Just b/c the messenger is an A** doesn't mean that the message should not be considered (the message being that immigration policies need to be looked at for security and fiscal reasons.) 

I paid for much of my undergraduate education by managing a restaurant and every single person in my kitchen presented identification when hired, but I'd venture to guess that at least half of them were illegal.  I have no idea how they got the identificaton for W2's and I-9's, but they did. Now, they were good people and good friends and they were not going to blow any buildings up.  But if they got into the country, why couldn't someone with a more sinister goal get in?

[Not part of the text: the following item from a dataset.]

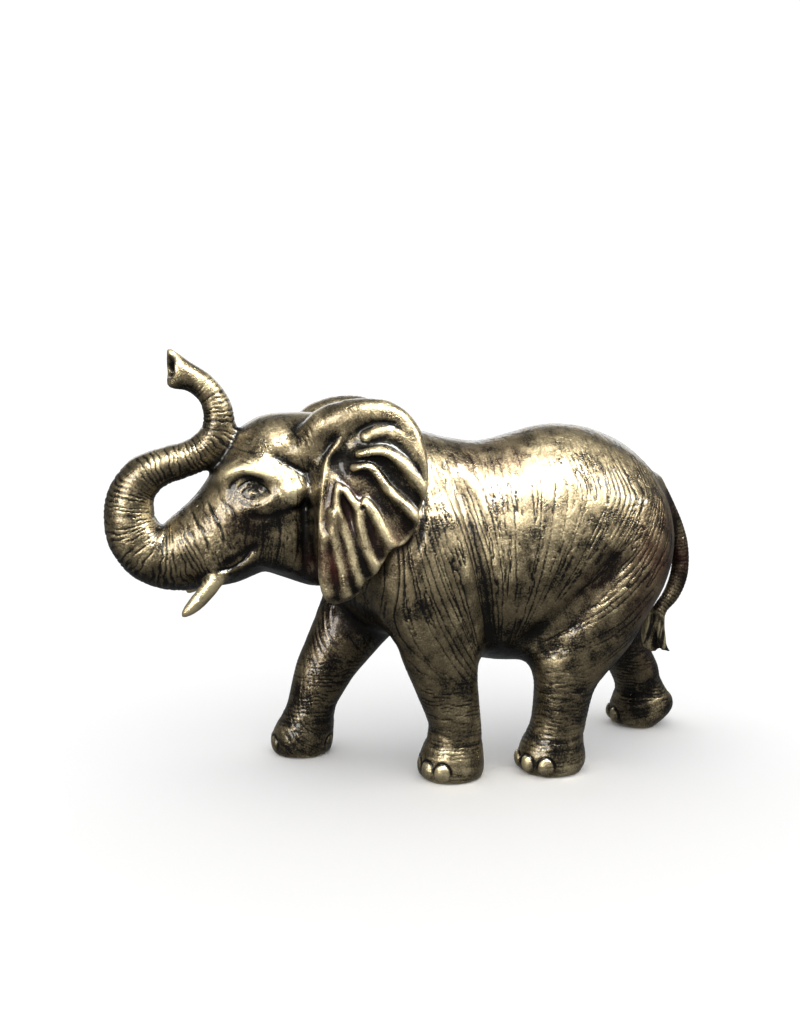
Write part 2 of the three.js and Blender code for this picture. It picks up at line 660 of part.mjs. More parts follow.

The conditions in which many illegal immigrant live upon entering the country is awful.  One man I worked with broke his leg and had to set it himself b/c he had no health insurance and was afraid of being deported if he went for charity care and somebody found out he was illegal.

The reality is that the system needs to be looked at. It's a shame that the people driving this effort are racist idiots, but take away the foul language and bigotry and the fact remains that something must be done about the current system.


[ Parent ]
Wildwood Confederate junk (0.00 / 0)
I saw this same link posted over several blogs a few weeks back, and since I had a first trip to Wildwood planned this summer, I thought I would seek out this particular place when I got there.

First of all, like many things in Wildwood, this particular store was staffed with people who seemed Russian. And while the confederate stuff can be offensive, it's also laughable, and most of it seems to be about adopting some lame "rebel" pose, and not about bringing back slavery. None of the black people I saw wandering the boardwalk seemed particularly offended or threatened by these shirts. This store also featured a shirt with Bush with devil horns, and more pot humor than any other stand I went to (one shirt had a "baked" Charlie Brown smiling and smoking pot).

In other words, let's not get too carried away over these stupid, crudely drawn, cheap t-shirts. Their message, like most of that "Southern Rebel" posing, seems oddly impotent. There are bigger fish to fry.